#### Information provided:

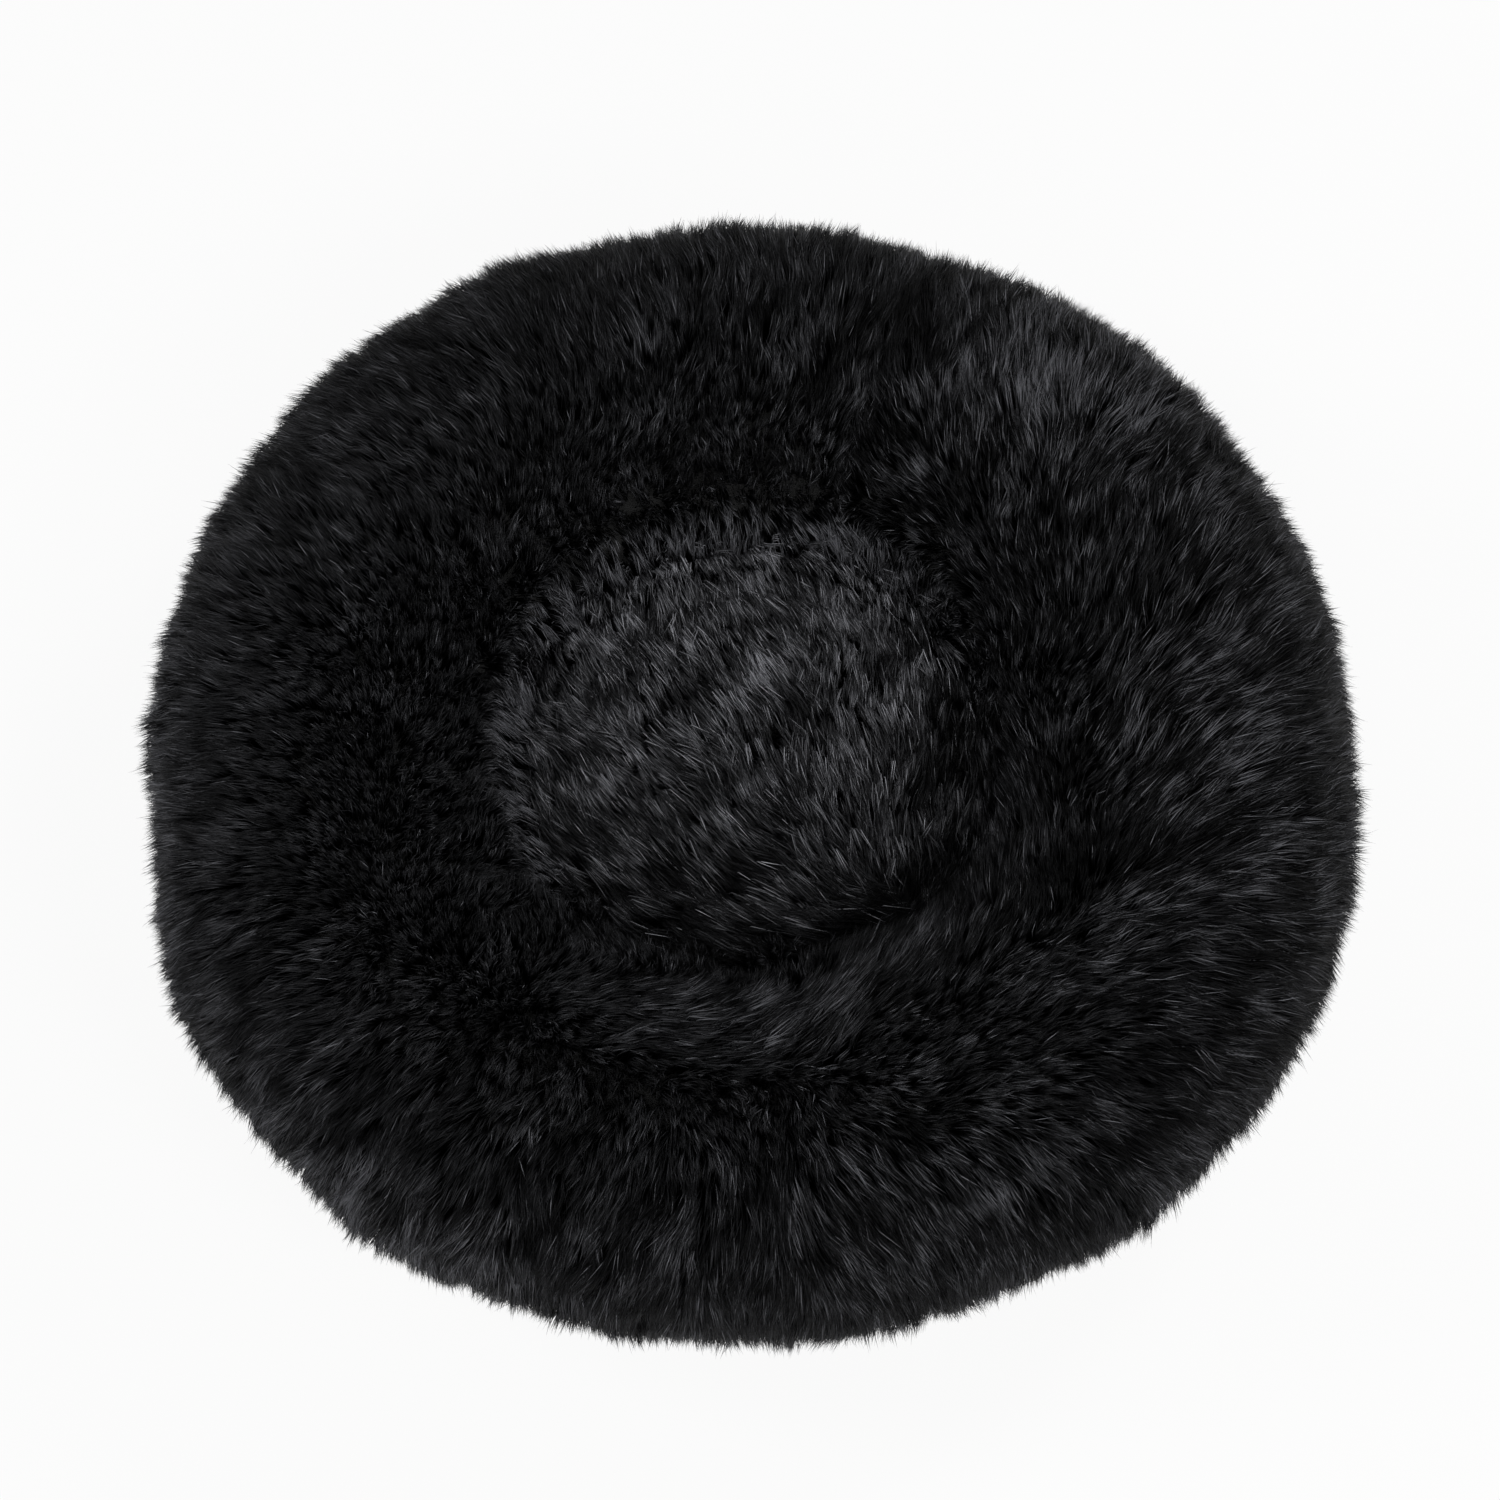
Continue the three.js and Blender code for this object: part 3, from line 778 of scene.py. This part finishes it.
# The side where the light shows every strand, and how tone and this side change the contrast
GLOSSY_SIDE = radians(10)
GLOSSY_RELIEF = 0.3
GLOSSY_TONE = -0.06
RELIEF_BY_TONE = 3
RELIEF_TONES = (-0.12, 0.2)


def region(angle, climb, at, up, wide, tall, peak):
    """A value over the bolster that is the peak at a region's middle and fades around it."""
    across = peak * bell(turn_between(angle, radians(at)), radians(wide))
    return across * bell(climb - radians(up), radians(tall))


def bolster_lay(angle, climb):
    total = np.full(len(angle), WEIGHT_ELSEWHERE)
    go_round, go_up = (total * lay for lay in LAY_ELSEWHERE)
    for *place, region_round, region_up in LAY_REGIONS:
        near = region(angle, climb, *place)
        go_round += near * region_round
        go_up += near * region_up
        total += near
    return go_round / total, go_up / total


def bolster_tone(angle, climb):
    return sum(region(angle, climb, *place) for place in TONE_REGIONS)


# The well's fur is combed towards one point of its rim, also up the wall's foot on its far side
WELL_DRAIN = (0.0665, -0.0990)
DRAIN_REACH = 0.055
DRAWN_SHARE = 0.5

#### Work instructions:
Output all of the data again, exactly.

#### The result:
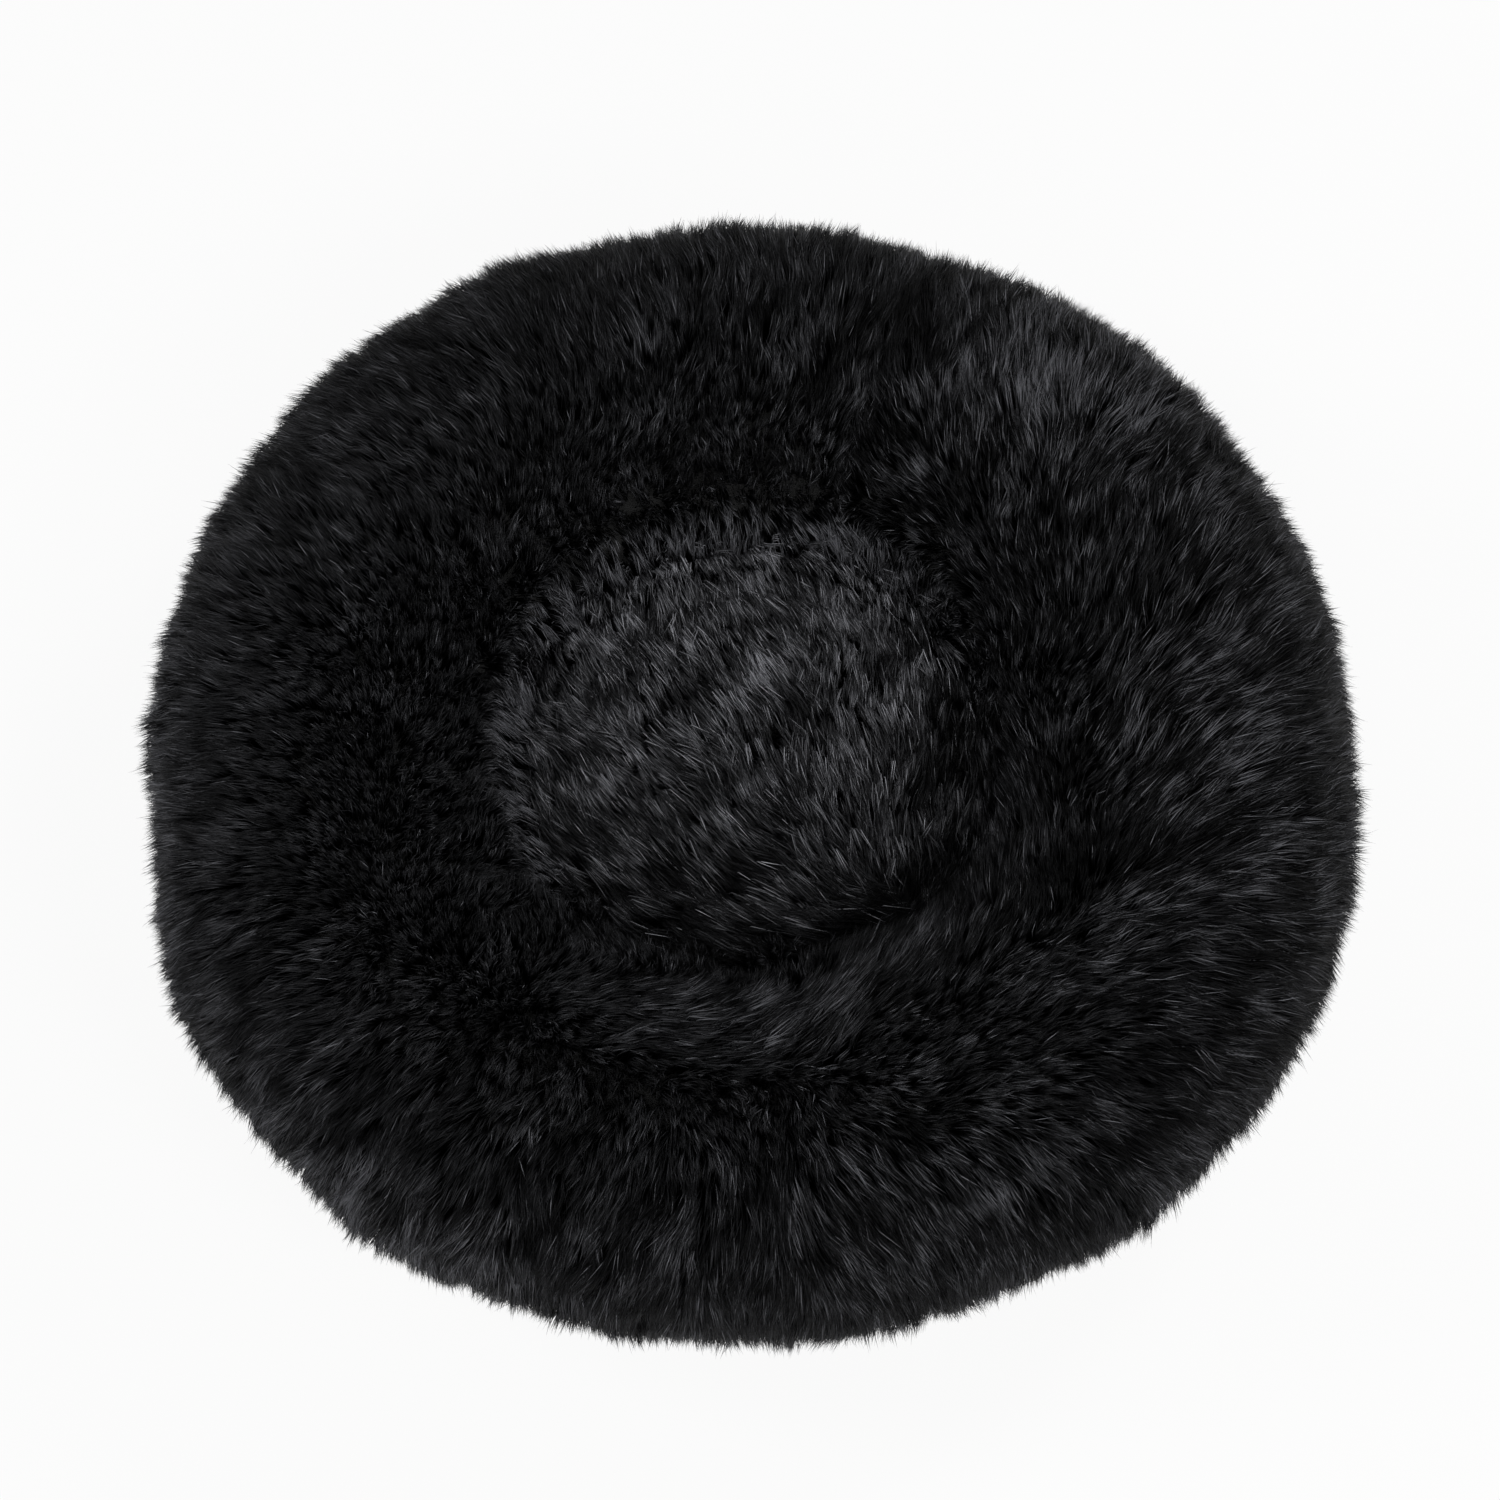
Continue the three.js and Blender code for this object: part 3, from line 778 of scene.py. This part finishes it.
# The side where the light shows every strand, and how tone and this side change the contrast
GLOSSY_SIDE = radians(10)
GLOSSY_RELIEF = 0.3
GLOSSY_TONE = -0.06
RELIEF_BY_TONE = 3
RELIEF_TONES = (-0.12, 0.2)


def region(angle, climb, at, up, wide, tall, peak):
    """A value over the bolster that is the peak at a region's middle and fades around it."""
    across = peak * bell(turn_between(angle, radians(at)), radians(wide))
    return across * bell(climb - radians(up), radians(tall))


def bolster_lay(angle, climb):
    total = np.full(len(angle), WEIGHT_ELSEWHERE)
    go_round, go_up = (total * lay for lay in LAY_ELSEWHERE)
    for *place, region_round, region_up in LAY_REGIONS:
        near = region(angle, climb, *place)
        go_round += near * region_round
        go_up += near * region_up
        total += near
    return go_round / total, go_up / total


def bolster_tone(angle, climb):
    return sum(region(angle, climb, *place) for place in TONE_REGIONS)


# The well's fur is combed towards one point of its rim, also up the wall's foot on its far side
WELL_DRAIN = (0.0665, -0.0990)
DRAIN_REACH = 0.055
DRAWN_SHARE = 0.5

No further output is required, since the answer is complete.